#### Recorded information ####

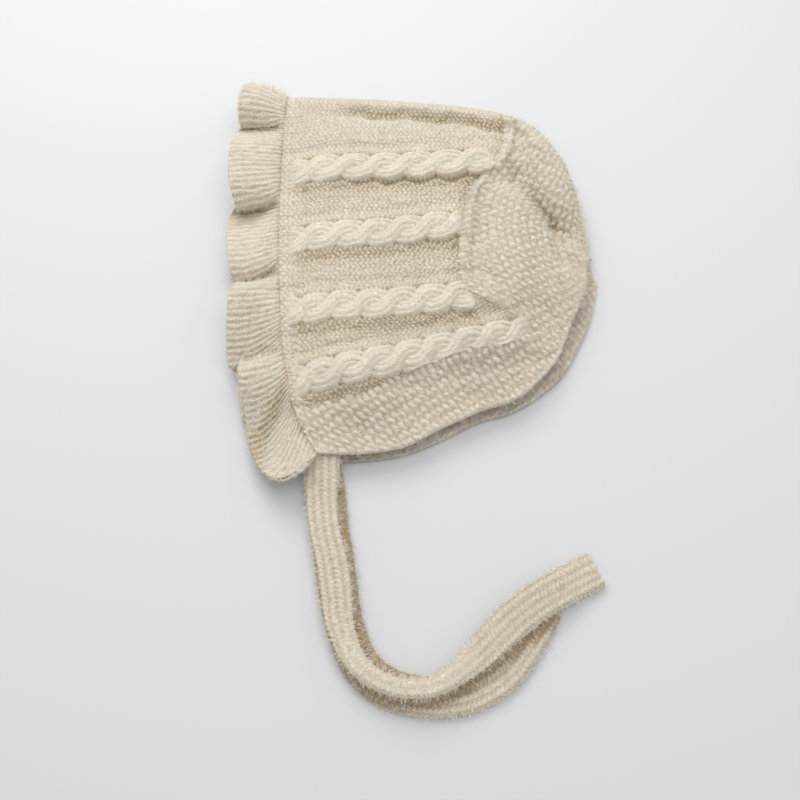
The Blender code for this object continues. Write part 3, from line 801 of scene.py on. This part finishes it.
def knitted_wall(outer, inner, inner_every, leave_out=None):
    """A closed wall from a fine grid of outer points and a coarser one of inner points.

    leave_out marks the outer places whose faces aren't part of the piece. Returns the mesh, with each
    vertex's column and row, and how many outer places meet one of its own.
    """
    wall = bmesh.new()
    numbers, first, faces = [], 0, 0
    for points, every in ((outer, 1), (inner, inner_every)):
        counts = (points.shape[0] - 1, points.shape[1] - 1)
        bmesh.ops.create_grid(wall, x_segments=counts[0], y_segments=counts[1], size=0.5)
        wall.verts.ensure_lookup_table()
        wall.faces.ensure_lookup_table()
        column, row = grid_places(wall, first, counts)
        for vert, spot in zip(wall.verts[first:], points[column, row]):
            vert.co = spot
        numbers.append(np.stack([column * every, row * every, np.full(len(column), every)], axis=1))
        if every > 1:
            bmesh.ops.reverse_faces(wall, faces=wall.faces[faces:])
        first, faces = len(wall.verts), len(wall.faces)
    numbers = np.concatenate(numbers)
    if leave_out is not None:
        skipped = leave_out[numbers[:, 0], numbers[:, 1]]
        wall.verts.index_update()
        gone = [f for f in wall.faces if all(skipped[v.index] for v in f.verts)]
        bmesh.ops.delete(wall, geom=gone, context="FACES_ONLY")
        loose = [v for v in wall.verts if not v.link_faces]
        numbers = numbers[[bool(v.link_faces) for v in wall.verts]]
        bmesh.ops.delete(wall, geom=loose, context="VERTS")
    rim = [e for e in wall.edges if e.is_boundary]
    bmesh.ops.bridge_loops(wall, edges=rim)
    bmesh.ops.recalc_face_normals(wall, faces=wall.faces[:])
    return wall, numbers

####

Extract all of the data exactly as written.

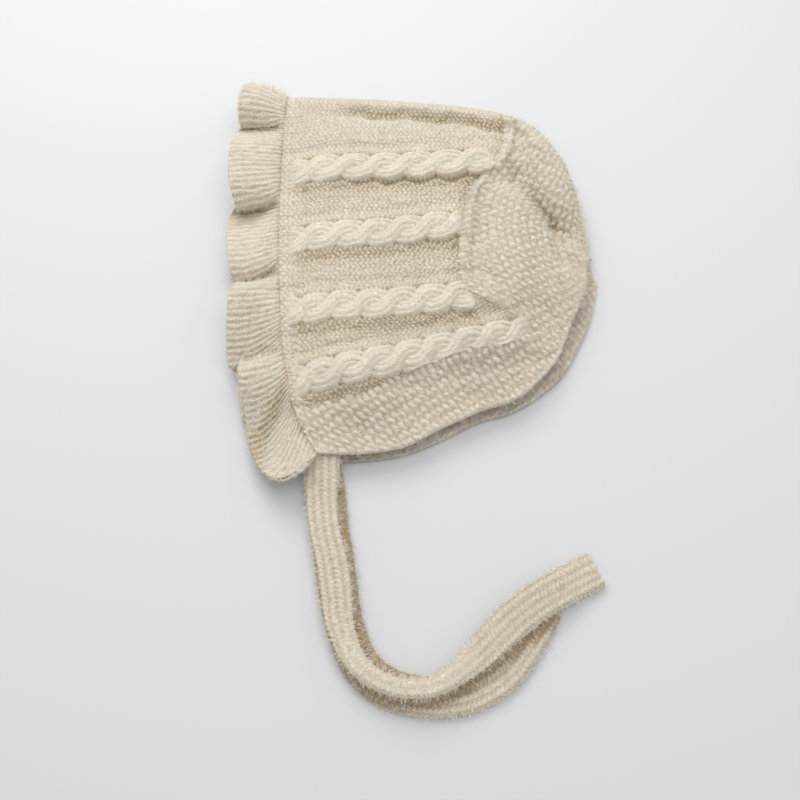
The Blender code for this object continues. Write part 3, from line 801 of scene.py on. This part finishes it.
def knitted_wall(outer, inner, inner_every, leave_out=None):
    """A closed wall from a fine grid of outer points and a coarser one of inner points.

    leave_out marks the outer places whose faces aren't part of the piece. Returns the mesh, with each
    vertex's column and row, and how many outer places meet one of its own.
    """
    wall = bmesh.new()
    numbers, first, faces = [], 0, 0
    for points, every in ((outer, 1), (inner, inner_every)):
        counts = (points.shape[0] - 1, points.shape[1] - 1)
        bmesh.ops.create_grid(wall, x_segments=counts[0], y_segments=counts[1], size=0.5)
        wall.verts.ensure_lookup_table()
        wall.faces.ensure_lookup_table()
        column, row = grid_places(wall, first, counts)
        for vert, spot in zip(wall.verts[first:], points[column, row]):
            vert.co = spot
        numbers.append(np.stack([column * every, row * every, np.full(len(column), every)], axis=1))
        if every > 1:
            bmesh.ops.reverse_faces(wall, faces=wall.faces[faces:])
        first, faces = len(wall.verts), len(wall.faces)
    numbers = np.concatenate(numbers)
    if leave_out is not None:
        skipped = leave_out[numbers[:, 0], numbers[:, 1]]
        wall.verts.index_update()
        gone = [f for f in wall.faces if all(skipped[v.index] for v in f.verts)]
        bmesh.ops.delete(wall, geom=gone, context="FACES_ONLY")
        loose = [v for v in wall.verts if not v.link_faces]
        numbers = numbers[[bool(v.link_faces) for v in wall.verts]]
        bmesh.ops.delete(wall, geom=loose, context="VERTS")
    rim = [e for e in wall.edges if e.is_boundary]
    bmesh.ops.bridge_loops(wall, edges=rim)
    bmesh.ops.recalc_face_normals(wall, faces=wall.faces[:])
    return wall, numbers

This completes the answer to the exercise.